Give every line below again, exactly.

+++ Source material

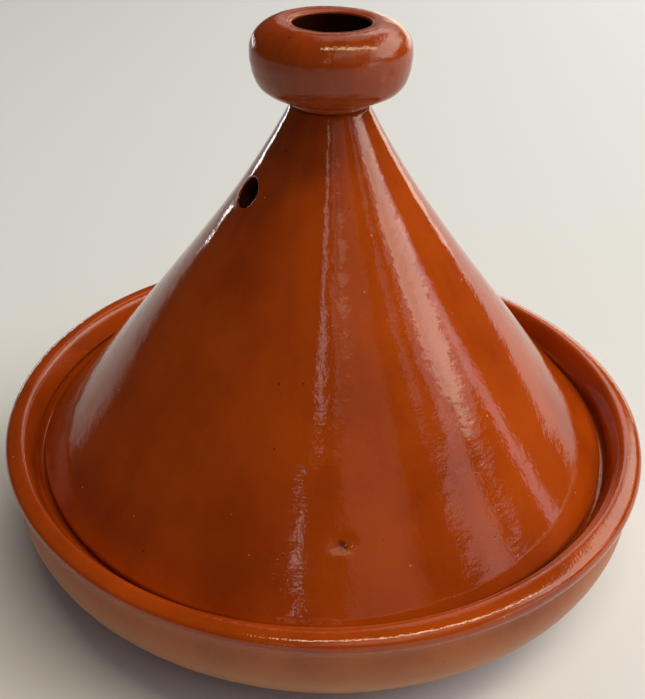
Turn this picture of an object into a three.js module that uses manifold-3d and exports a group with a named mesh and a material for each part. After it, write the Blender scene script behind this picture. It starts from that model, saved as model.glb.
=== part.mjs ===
// Tagine pot: a shallow thrown dish, a conical lid that rests inside its rim, and a hollow knob on the lid.
// Millimetres, +Z up. The origin is the centre of the dish's flat underside. The steam hole faces -X.

import * as THREE from 'three';
import { mergeVertices } from 'three/addons/utils/BufferGeometryUtils.js';
import Module from 'manifold-3d';

// ---------------------------------------------------------------- driving dimensions

const gap = 0.3;                  // between two pieces that touch

const rimRadius = 155.6;          // widest point of the dish, on the outside of its rim
const rimHeight = 61.6;           // top of the rim above the table
const footRadius = 108;           // flat underside
const footRound = 3;
const dishFloor = 10.5;           // thickness of the dish at its centre
const seatHeight = 45.7;          // ledge inside the rim that carries the lid
const seatInner = 132.5;
const seatOuter = 140.2;

const lidBottom = seatHeight + gap;
const lidEdgeRadius = 137.7;      // widest point of the lid
const lidEdgeRound = 2.8;
const lidWall = 7.4;              // thickness across the slope
const lidHollowTop = 199;
const neckHeight = 212.8;         // crease between the lid and the knob
const neckRadius = 16.8;

const steamHoleRadius = 6.9;
const steamHoleHeight = 178;      // centre of the hole on the outside of the lid

const knobBottom = neckHeight + gap;
const knobRadius = 33.5;
const knobWallMid = 234;          // height of the knob's widest point
const knobTop = 246.4;
const wellRadius = 15.8;          // at its mouth; the well is wider below
const wellBelly = 18.2;
const wellFloor = 219;

const largeSegments = 64;         // sides of the dish and of the lid
const smallSegments = 40;         // sides of the knob
const holeSegments = 24;

// ---------------------------------------------------------------- helpers

// A smooth line through outline points [radius, height].
function smooth(points, steps) {
  const curve = new THREE.SplineCurve(points.map(([r, z]) => new THREE.Vector2(r, z)));
  return curve.getPoints(steps);
}

// Part of a circle in an outline, from one angle to another in degrees.
function arc(r, z, radius, from, to, steps) {
  const points = [];
  for (let i = 0; i <= steps; i += 1) {
    const angle = THREE.MathUtils.degToRad(from + ((to - from) * i) / steps);
    points.push(new THREE.Vector2(r + radius * Math.cos(angle), z + radius * Math.sin(angle)));
  }
  return points;
}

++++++

Right answer:
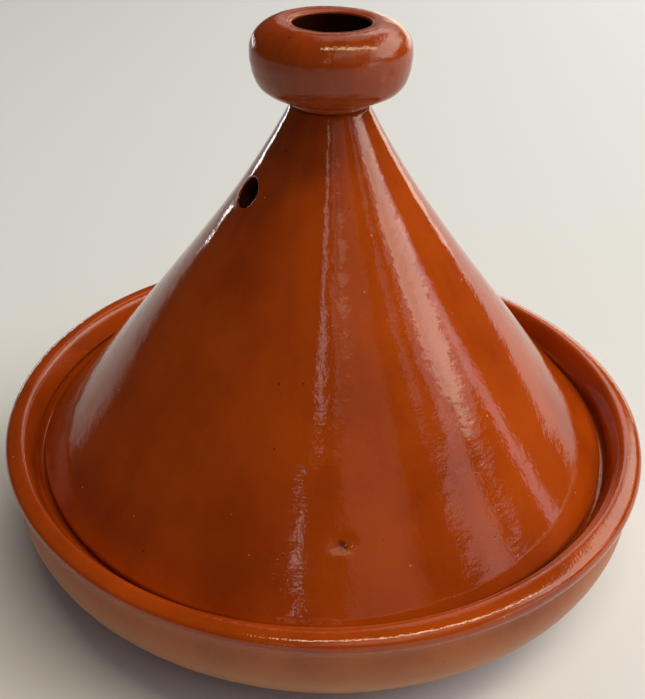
Turn this picture of an object into a three.js module that uses manifold-3d and exports a group with a named mesh and a material for each part. After it, write the Blender scene script behind this picture. It starts from that model, saved as model.glb.
=== part.mjs ===
// Tagine pot: a shallow thrown dish, a conical lid that rests inside its rim, and a hollow knob on the lid.
// Millimetres, +Z up. The origin is the centre of the dish's flat underside. The steam hole faces -X.

import * as THREE from 'three';
import { mergeVertices } from 'three/addons/utils/BufferGeometryUtils.js';
import Module from 'manifold-3d';

// ---------------------------------------------------------------- driving dimensions

const gap = 0.3;                  // between two pieces that touch

const rimRadius = 155.6;          // widest point of the dish, on the outside of its rim
const rimHeight = 61.6;           // top of the rim above the table
const footRadius = 108;           // flat underside
const footRound = 3;
const dishFloor = 10.5;           // thickness of the dish at its centre
const seatHeight = 45.7;          // ledge inside the rim that carries the lid
const seatInner = 132.5;
const seatOuter = 140.2;

const lidBottom = seatHeight + gap;
const lidEdgeRadius = 137.7;      // widest point of the lid
const lidEdgeRound = 2.8;
const lidWall = 7.4;              // thickness across the slope
const lidHollowTop = 199;
const neckHeight = 212.8;         // crease between the lid and the knob
const neckRadius = 16.8;

const steamHoleRadius = 6.9;
const steamHoleHeight = 178;      // centre of the hole on the outside of the lid

const knobBottom = neckHeight + gap;
const knobRadius = 33.5;
const knobWallMid = 234;          // height of the knob's widest point
const knobTop = 246.4;
const wellRadius = 15.8;          // at its mouth; the well is wider below
const wellBelly = 18.2;
const wellFloor = 219;

const largeSegments = 64;         // sides of the dish and of the lid
const smallSegments = 40;         // sides of the knob
const holeSegments = 24;

// ---------------------------------------------------------------- helpers

// A smooth line through outline points [radius, height].
function smooth(points, steps) {
  const curve = new THREE.SplineCurve(points.map(([r, z]) => new THREE.Vector2(r, z)));
  return curve.getPoints(steps);
}

// Part of a circle in an outline, from one angle to another in degrees.
function arc(r, z, radius, from, to, steps) {
  const points = [];
  for (let i = 0; i <= steps; i += 1) {
    const angle = THREE.MathUtils.degToRad(from + ((to - from) * i) / steps);
    points.push(new THREE.Vector2(r + radius * Math.cos(angle), z + radius * Math.sin(angle)));
  }
  return points;
}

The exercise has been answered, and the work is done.